Preserving the Legacy

It's not every day you're invited by a Corvette legend (I'd known Zora Duntov since childhood), to come sit with him; then he hands you a pen and says, "Richard, start signing your autograph." From that moment in the summer of 1995, newspaper article below chronicles the event, I've been on a mission from Zora and Harley. 

Please see second page of newspaper article below, notice red arrows, reporting on Zora paying it forward helping Richard get his project rolling. "I remember the first time I met Zora, it was a hot sunny day in the summer of 1966 or '67. Zora and his wife Elfi were sitting on the back of their boat soaking up the rays at the Old Club outside of Detroit and my grandfather and us kids were walking by and he introduced us (w/ my two sisters)," says Richard. 

Everyone wants to talk about Corvette's winning heritage, but few are as qualified as Richard Earl. Arriving at this place didn't happen easily, or overnight and Rich is the first to admit, "After spending a good portion of my life learning about this iconic history, I'm much more humble, grateful and appreciative of what an honor it is to carry this fantastic legacy forward." 

The newspaper articles, above and below, demonstrates how long Richard has been working on documenting early parts of Corvette history. 

Harley's First Brainstorm 

This newspaper article below chronicles Harley's very first Corvette brainstorm! After doing the scholarly research, Richard pitched the story idea to the Star-Gazette writer in Watkins Glen, NY (1998 was the 50th Anniv. of WG's race) and supplied the necessary facts, photos and content on Nick Fraboni's role as well as Harley's seminal quote at the article's end, "Watkins Glen, that's where I got the idea for the Corvette."  WG Star-Gazette's Charlie Coon did a fantastic job sewing it all together!

This article on Harley's Idea Born in Glen nails down the essentials on this great story behind the beginning of the Corvette.

Oddly, in the decades leading up to this 1998 article, nobody else had ever before discovered this significant vein in Corvette history, or, simply encapsulated all the facts together for people to easily understand where HJE got the idea.

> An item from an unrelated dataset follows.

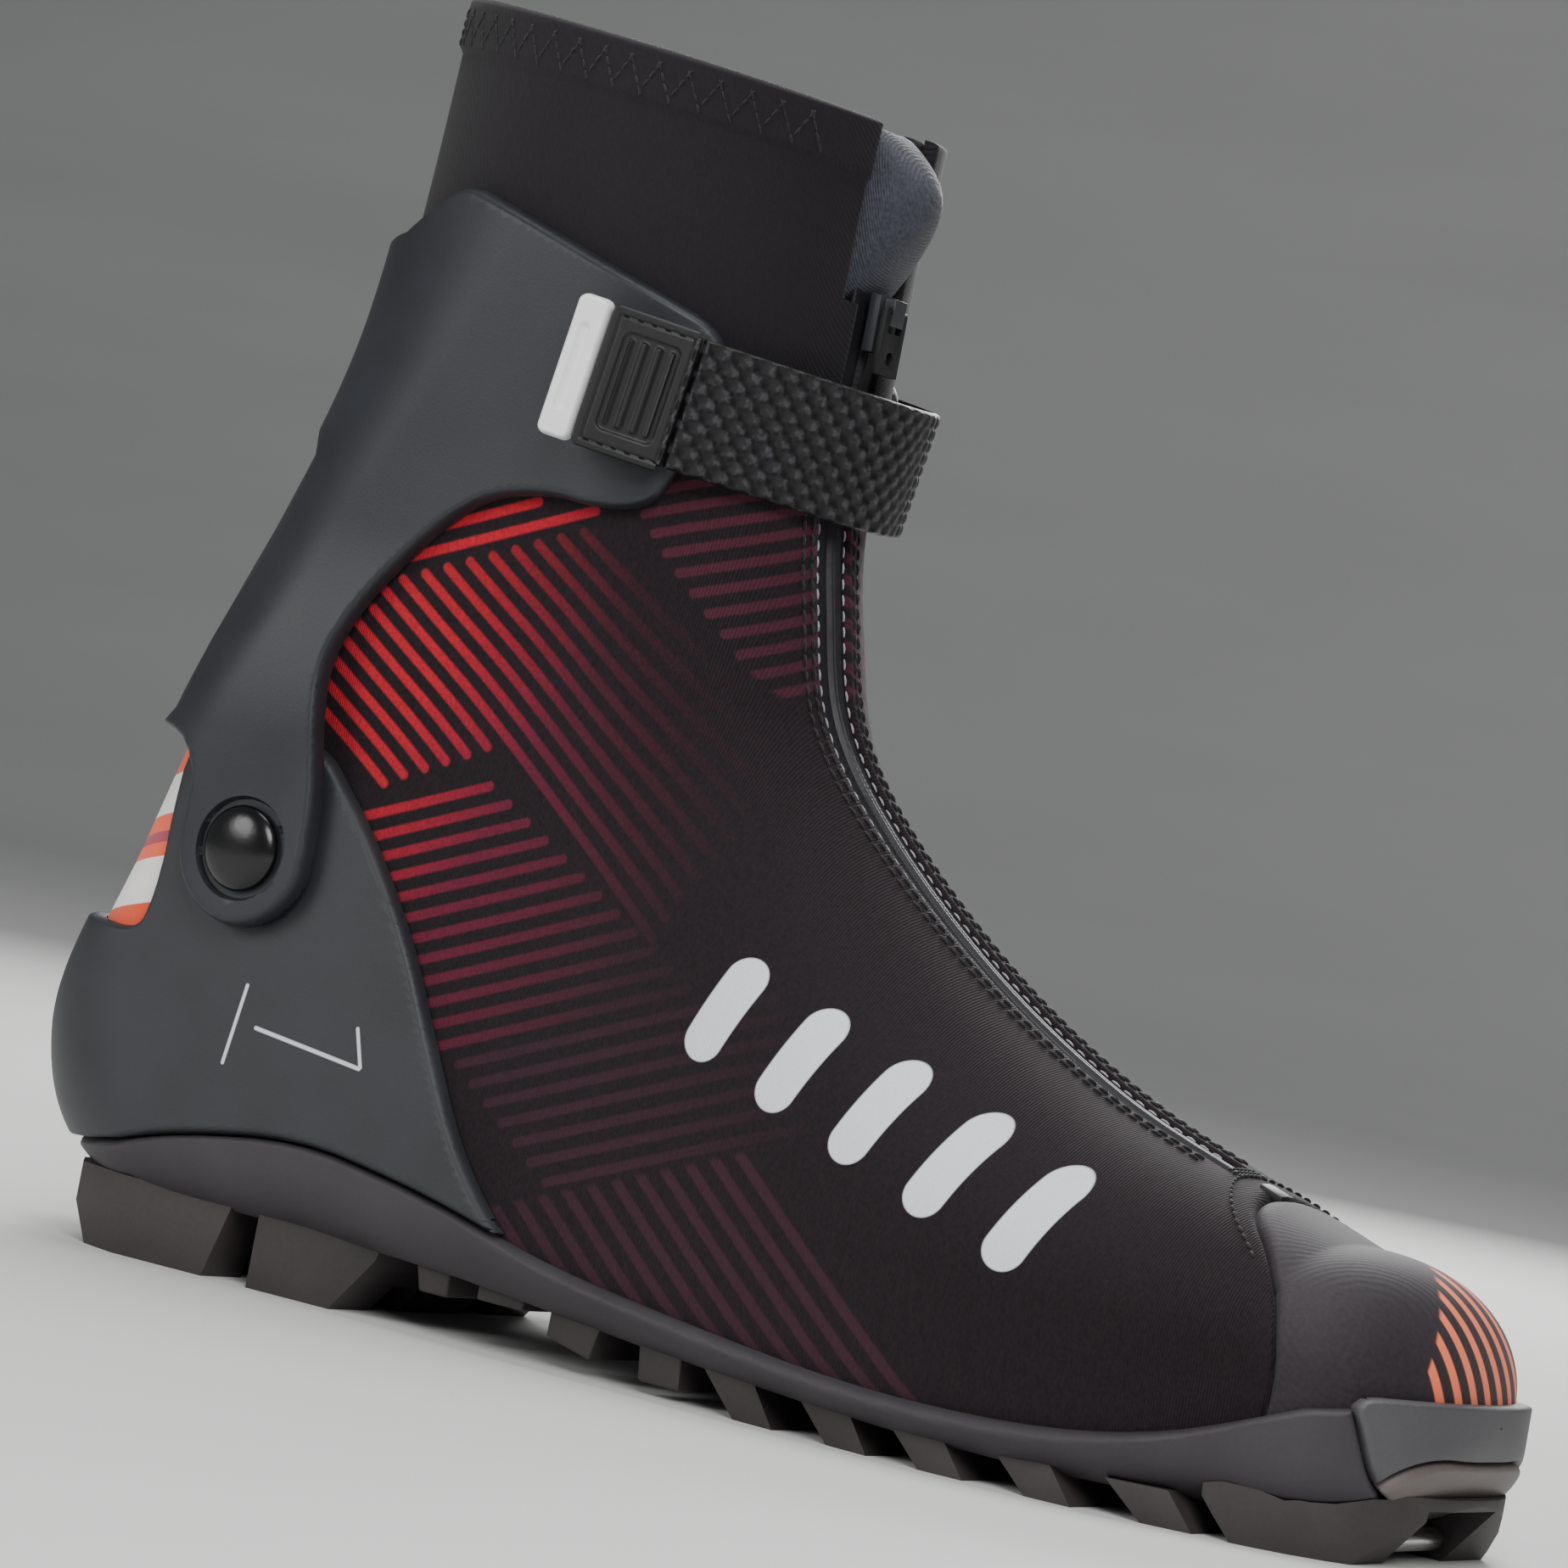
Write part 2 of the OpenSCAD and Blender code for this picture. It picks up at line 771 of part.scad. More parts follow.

Lots of savvy people today, who know a thing or two about auto history, often don't know that besides being a talented artist, Harley Earl was one of GM's top dog engineers over the entire arc of his career. As a matter of fact his first job title coming into Cadillac at GM in 1925 was as a, "consulting engineer" and later on in a 1954 article Harley penned for the Saturday Evening Post  titled, I DREAM AUTOMOBILES, he declared, "I attended Stanford University and studied engineering." 

Harley introduced the above shown modern building technology to the entire auto industry. He was the kind of leader who always liked to share his accomplishments with other players of the team. And back then, GM had legions of players working on what was often billed, "a huge American team effort."